What Hits You First at the Trailhead

The entrance fee to most of Seoul's national parks is zero. That part you expected.

What you didn't expect is the color.

Hundreds of hikers moving in formation, every one of them wearing electric orange, cobalt blue, or fire-engine red. A woman who must be in her seventies grips a trekking pole in each hand and overtakes you without breaking stride. You look down at your running shoes and feel, for the first time, genuinely underprepared.

Korea's hiking culture doesn't ease you in. It presents itself fully formed, right at the trailhead, before you've taken a single step uphill.

Why Everyone Looks Like They're Sponsored by an Outdoor Brand

The gear isn't vanity — though it does function as a kind of social signal.

In Korean hiking culture, showing up well-equipped carries an implicit meaning: I've done this before, I won't need rescuing, and I won't slow anyone down. It's a silent declaration of competence directed at strangers on a crowded trail.

There's also genuine terrain logic behind it. Many of Korea's most popular trails aren't dirt paths through gentle woodland. They're granite — steep, unforgiving, often involving iron staples hammered into rock faces and chain-assisted climbs. 북한산 (Bukhansan National Park), accessible by Seoul subway in under thirty minutes, has a summit — 백운대 (Baegundae Peak, 836 meters) — where you haul yourself up by metal cables bolted into the rock. Trail runners and flip-flops are, objectively, the wrong choice.
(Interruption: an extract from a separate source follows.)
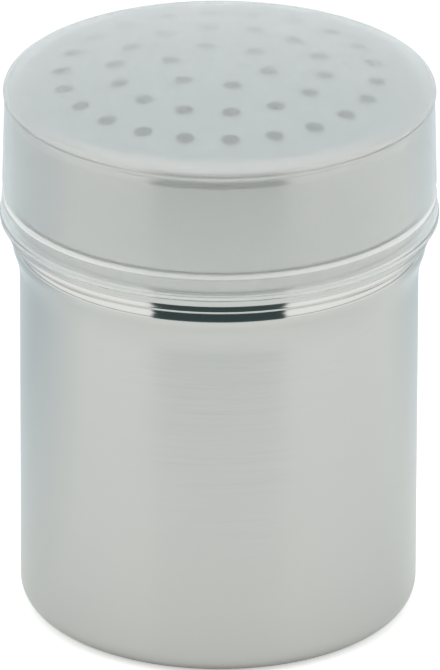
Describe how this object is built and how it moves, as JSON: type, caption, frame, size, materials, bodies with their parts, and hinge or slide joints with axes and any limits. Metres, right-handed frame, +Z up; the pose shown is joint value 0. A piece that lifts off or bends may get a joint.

The fluorescent colors solve a practical problem too. On a trail with a thousand other hikers, you spot your group from fifty meters away. In an emergency, search-and-rescue teams locate you faster. What looks like a fashion statement doubles as safety equipment.

American hiking culture trends toward minimalism — the lightest pack, the fewest layers, the most mileage for the least weight. Korean hiking moves in the opposite direction. UV-blocking arm sleeves, moisture-wicking base layers, articulated hiking pants with zippered thigh pockets, anti-fog sunglasses: each item has a job. The mountain, in this view, is not a place to improvise.

That philosophy is also why dedicated hiking gear brands — 블랙야크 (Blackyak), 코오롱스포츠 (Kolon Sport), 네파 (Nepa) — are household names in Korea the way Nike or REI are in the United States. The market exists because the culture demands it.

What's Actually Happening at the Summit

You reach the top expecting a view and a granola bar.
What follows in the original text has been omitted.